Bien que ce genre d'abus soit le plus souvent documenté dans des régimes non-démocratiques, rien ne garantit que cela ne puisse pas arriver aux États-Unis. En novembre, Forbes révélait que le service des douanes et de l'immigration américain (ICE) avait dépensé 20 millions de dollars dans des outils de surveillance et de piratage de téléphones, dont ceux de Cellebrite.
Étant donné le durcissement des politiques migratoires promis par le président élu Donald Trump, les experts craignent une recrudescence de la surveillance exercée par l'ICE dès l'entrée en fonction de la nouvelle administration.
Amnesty appelle Cellebrite à agir
Suite à ces révélations, Amnesty International demande à l'entreprise Cellebrite de prendre des mesures pour empêcher l'utilisation abusive de sa technologie par des régimes répressifs :
« Cellebrite ne peut pas se contenter de fermer les yeux sur les preuves de plus en plus nombreuses que ses produits facilitent les atteintes aux droits humains dans le monde entier. Elle doit cesser d'autoriser l'utilisation de sa technologie universelle de déverrouillage et d'extraction des données des téléphones portables par les autorités serbes. »
- Amnesty International
De son côté, Cellebrite assure que ses outils ne peuvent pas être utilisés directement pour installer des malwares et que cela nécessite l'intervention d'un tiers.

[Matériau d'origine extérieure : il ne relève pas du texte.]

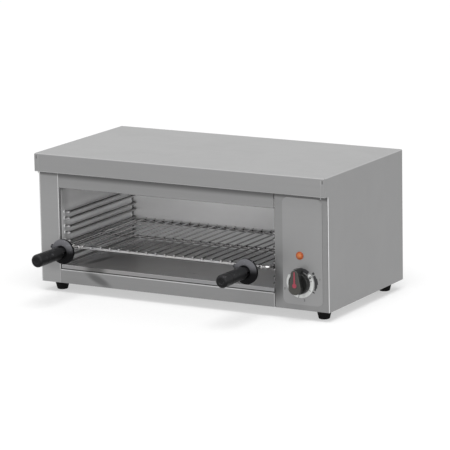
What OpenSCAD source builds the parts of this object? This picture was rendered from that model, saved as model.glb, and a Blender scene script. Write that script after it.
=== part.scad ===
// Salamander grill: an open fronted counter grill in folded stainless steel.
// A wire rack with two insulated handles slides on wire guides under sheathed heating elements,
// a crumb tray slides over the lower fascia, and a rotary regulator sits in a box on the right.
// X runs to the right seen from the front, Y to the back and Z up.
// The origin is on the floor, under the middle of the whole part with its handles and its gland.

/* [Casing] */
// Width over the side panels
casing_w = 650; // [600:1:760]
// Depth from the face of the visor to the rear edges
casing_d = 330; // [300:1:400]
// Height of the box without its feet
casing_h = 263; // [250:1:320]
// Thickness of the outer sheet
sheet_t = 1.2; // [0.8:0.1:1.6]
// Outer radius of the folds in the outer sheet
fold_r = 2.4; // [2:0.1:4]
// Height of the visor along the top front edge
visor_h = 37.5; // [28:0.5:48]
// Distance that the visor stands in front of the body
visor_reach = 14.4; // [12:0.1:22]
// Width of the edge turned under along the bottom of the visor
visor_return = 8; // [5:0.5:10]
// Width of the hem doubled back along the front edge of each side panel
hem_w = 8; // [5:0.5:10]
// Width of the flanges turned in along the rear edges
rear_flange = 14; // [12:0.5:18]
// Height of the flanges turned up around the base pan
pan_flange = 15; // [10:0.5:20]
// Diameter of the relief notch at each top front corner
notch_d = 3; // [2:0.1:5]

/* [Front] */
// Width of the front column on the left
column_w = 45.3; // [40:0.1:60]
// Width of the control panel on the right
panel_w = 117.5; // [105:0.5:135]
// Height of the fascia below the opening
lower_fascia_h = 28; // [24:0.5:40]
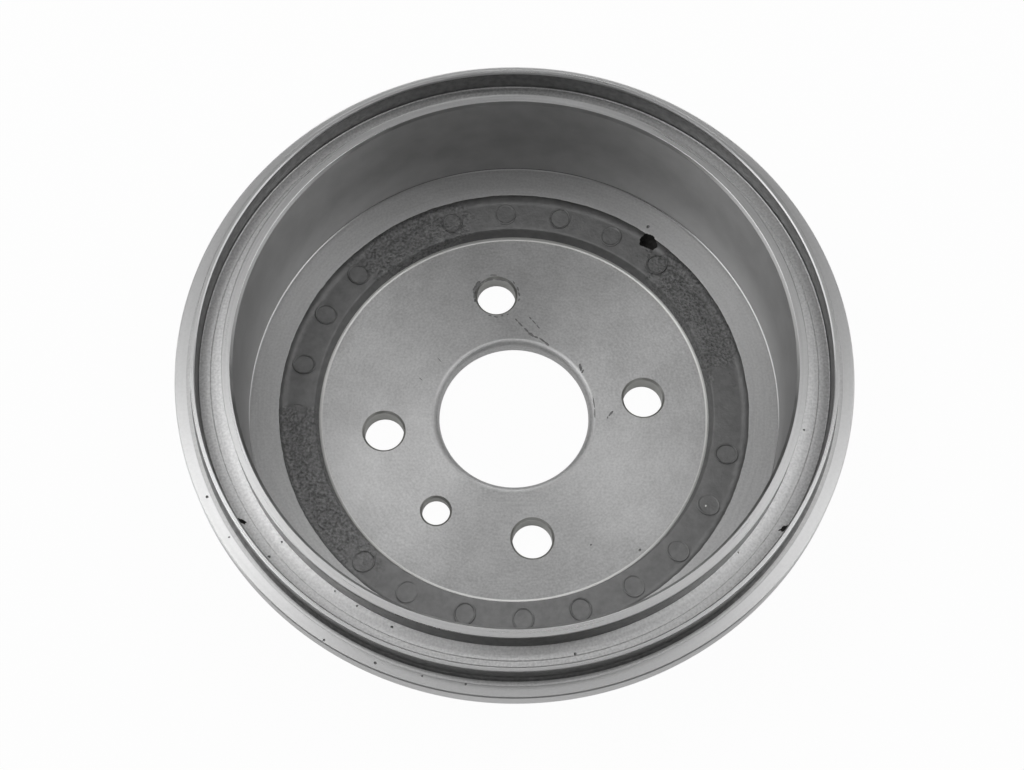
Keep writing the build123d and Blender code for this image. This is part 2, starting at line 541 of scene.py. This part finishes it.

L'entreprise promet d'enquêter et de réévaluer ses relations avec la Serbie si une violation de leur accord d'utilisation est avérée.
Mais au delà de ce cas précis, c'est toute l'industrie des technologies de surveillance qui est pointée du doigt. Dans un contexte de banalisation de ces outils et de course aux profits, les garde-fous semblent bien faibles pour prévenir les dérives autoritaires. Une vigilance accrue des défenseurs des libertés et une régulation plus stricte apparaissent plus que jamais nécessaires.